## Set exercise
Can the data below be set down again exactly, line for line?

## Information provided
..............................

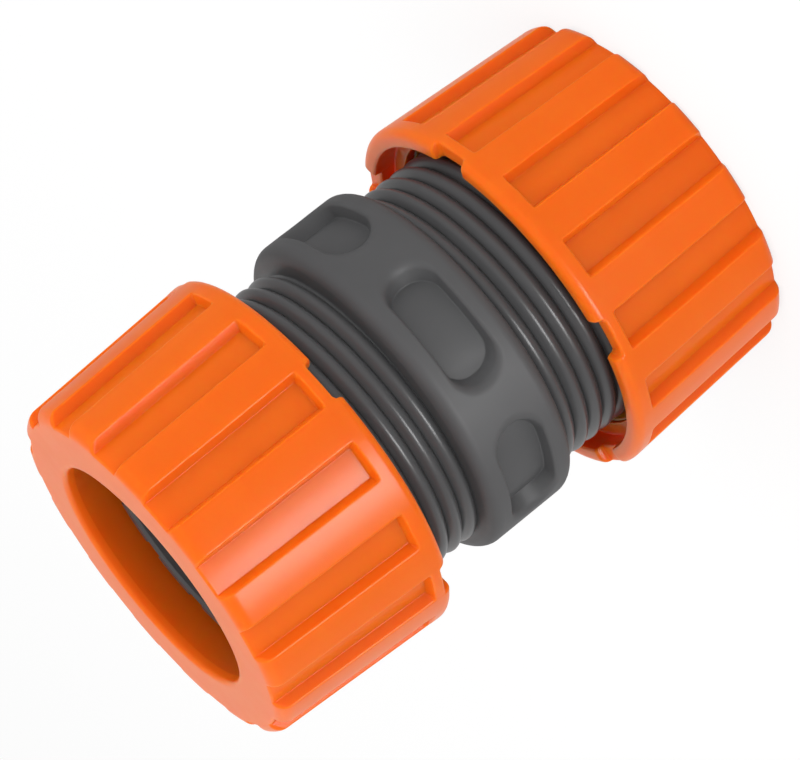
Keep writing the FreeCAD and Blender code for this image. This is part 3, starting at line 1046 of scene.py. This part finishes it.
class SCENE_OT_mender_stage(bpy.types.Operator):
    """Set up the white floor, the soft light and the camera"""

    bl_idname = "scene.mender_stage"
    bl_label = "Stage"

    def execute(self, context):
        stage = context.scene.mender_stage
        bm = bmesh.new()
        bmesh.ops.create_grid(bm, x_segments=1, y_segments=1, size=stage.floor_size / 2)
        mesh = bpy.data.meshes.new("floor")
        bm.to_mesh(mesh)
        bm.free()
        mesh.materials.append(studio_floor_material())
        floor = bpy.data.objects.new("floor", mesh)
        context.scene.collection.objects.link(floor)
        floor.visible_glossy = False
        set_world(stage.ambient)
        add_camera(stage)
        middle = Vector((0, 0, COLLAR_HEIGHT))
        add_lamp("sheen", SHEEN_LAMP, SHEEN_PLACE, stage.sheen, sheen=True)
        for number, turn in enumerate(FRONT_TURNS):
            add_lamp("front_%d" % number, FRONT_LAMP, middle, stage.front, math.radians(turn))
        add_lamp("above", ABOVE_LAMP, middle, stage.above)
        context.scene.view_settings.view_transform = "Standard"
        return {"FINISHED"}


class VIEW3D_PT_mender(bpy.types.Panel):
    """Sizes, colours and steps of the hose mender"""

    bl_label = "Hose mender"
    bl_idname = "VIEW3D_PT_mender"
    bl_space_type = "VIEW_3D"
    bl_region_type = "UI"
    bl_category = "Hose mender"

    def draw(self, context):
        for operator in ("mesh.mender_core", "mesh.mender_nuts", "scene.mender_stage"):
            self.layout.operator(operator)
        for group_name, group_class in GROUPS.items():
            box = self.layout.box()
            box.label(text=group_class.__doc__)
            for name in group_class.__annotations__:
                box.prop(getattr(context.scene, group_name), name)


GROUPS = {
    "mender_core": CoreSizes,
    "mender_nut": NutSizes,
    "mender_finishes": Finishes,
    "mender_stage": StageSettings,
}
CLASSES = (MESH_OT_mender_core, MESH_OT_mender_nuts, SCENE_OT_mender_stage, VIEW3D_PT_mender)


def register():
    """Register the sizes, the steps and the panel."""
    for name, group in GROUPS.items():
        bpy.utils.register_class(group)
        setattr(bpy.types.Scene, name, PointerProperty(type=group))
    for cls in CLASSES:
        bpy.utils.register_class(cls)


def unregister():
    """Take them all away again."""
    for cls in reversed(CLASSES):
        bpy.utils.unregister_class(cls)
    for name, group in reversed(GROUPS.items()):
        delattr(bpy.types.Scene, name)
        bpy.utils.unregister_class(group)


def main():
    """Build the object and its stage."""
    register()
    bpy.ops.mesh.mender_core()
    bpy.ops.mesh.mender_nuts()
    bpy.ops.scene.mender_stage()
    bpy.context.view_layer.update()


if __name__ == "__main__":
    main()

..............................

## Written response
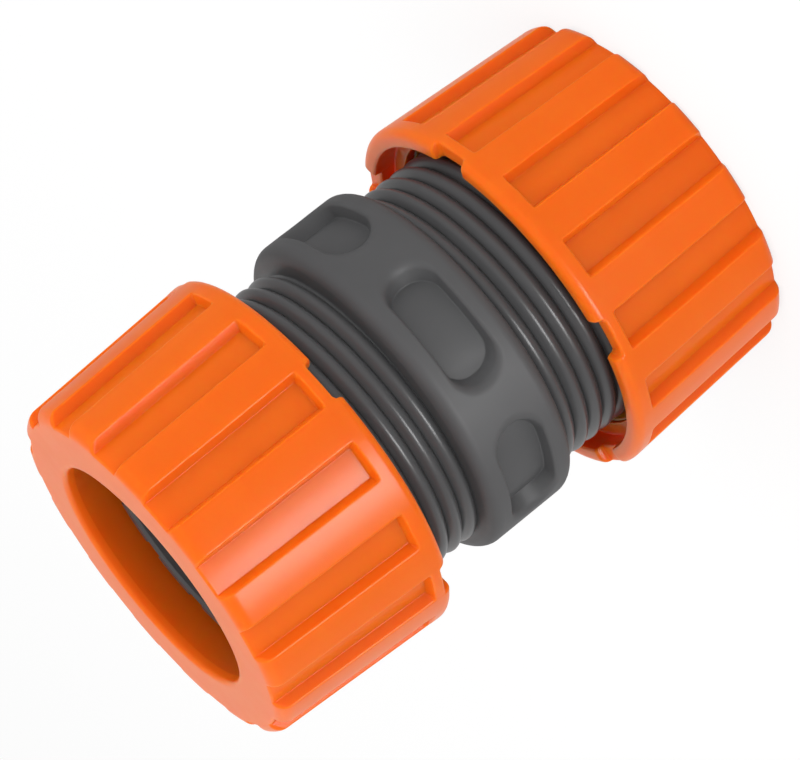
Keep writing the FreeCAD and Blender code for this image. This is part 3, starting at line 1046 of scene.py. This part finishes it.
class SCENE_OT_mender_stage(bpy.types.Operator):
    """Set up the white floor, the soft light and the camera"""

    bl_idname = "scene.mender_stage"
    bl_label = "Stage"

    def execute(self, context):
        stage = context.scene.mender_stage
        bm = bmesh.new()
        bmesh.ops.create_grid(bm, x_segments=1, y_segments=1, size=stage.floor_size / 2)
        mesh = bpy.data.meshes.new("floor")
        bm.to_mesh(mesh)
        bm.free()
        mesh.materials.append(studio_floor_material())
        floor = bpy.data.objects.new("floor", mesh)
        context.scene.collection.objects.link(floor)
        floor.visible_glossy = False
        set_world(stage.ambient)
        add_camera(stage)
        middle = Vector((0, 0, COLLAR_HEIGHT))
        add_lamp("sheen", SHEEN_LAMP, SHEEN_PLACE, stage.sheen, sheen=True)
        for number, turn in enumerate(FRONT_TURNS):
            add_lamp("front_%d" % number, FRONT_LAMP, middle, stage.front, math.radians(turn))
        add_lamp("above", ABOVE_LAMP, middle, stage.above)
        context.scene.view_settings.view_transform = "Standard"
        return {"FINISHED"}


class VIEW3D_PT_mender(bpy.types.Panel):
    """Sizes, colours and steps of the hose mender"""

    bl_label = "Hose mender"
    bl_idname = "VIEW3D_PT_mender"
    bl_space_type = "VIEW_3D"
    bl_region_type = "UI"
    bl_category = "Hose mender"

    def draw(self, context):
        for operator in ("mesh.mender_core", "mesh.mender_nuts", "scene.mender_stage"):
            self.layout.operator(operator)
        for group_name, group_class in GROUPS.items():
            box = self.layout.box()
            box.label(text=group_class.__doc__)
            for name in group_class.__annotations__:
                box.prop(getattr(context.scene, group_name), name)


GROUPS = {
    "mender_core": CoreSizes,
    "mender_nut": NutSizes,
    "mender_finishes": Finishes,
    "mender_stage": StageSettings,
}
CLASSES = (MESH_OT_mender_core, MESH_OT_mender_nuts, SCENE_OT_mender_stage, VIEW3D_PT_mender)


def register():
    """Register the sizes, the steps and the panel."""
    for name, group in GROUPS.items():
        bpy.utils.register_class(group)
        setattr(bpy.types.Scene, name, PointerProperty(type=group))
    for cls in CLASSES:
        bpy.utils.register_class(cls)


def unregister():
    """Take them all away again."""
    for cls in reversed(CLASSES):
        bpy.utils.unregister_class(cls)
    for name, group in reversed(GROUPS.items()):
        delattr(bpy.types.Scene, name)
        bpy.utils.unregister_class(group)


def main():
    """Build the object and its stage."""
    register()
    bpy.ops.mesh.mender_core()
    bpy.ops.mesh.mender_nuts()
    bpy.ops.scene.mender_stage()
    bpy.context.view_layer.update()


if __name__ == "__main__":
    main()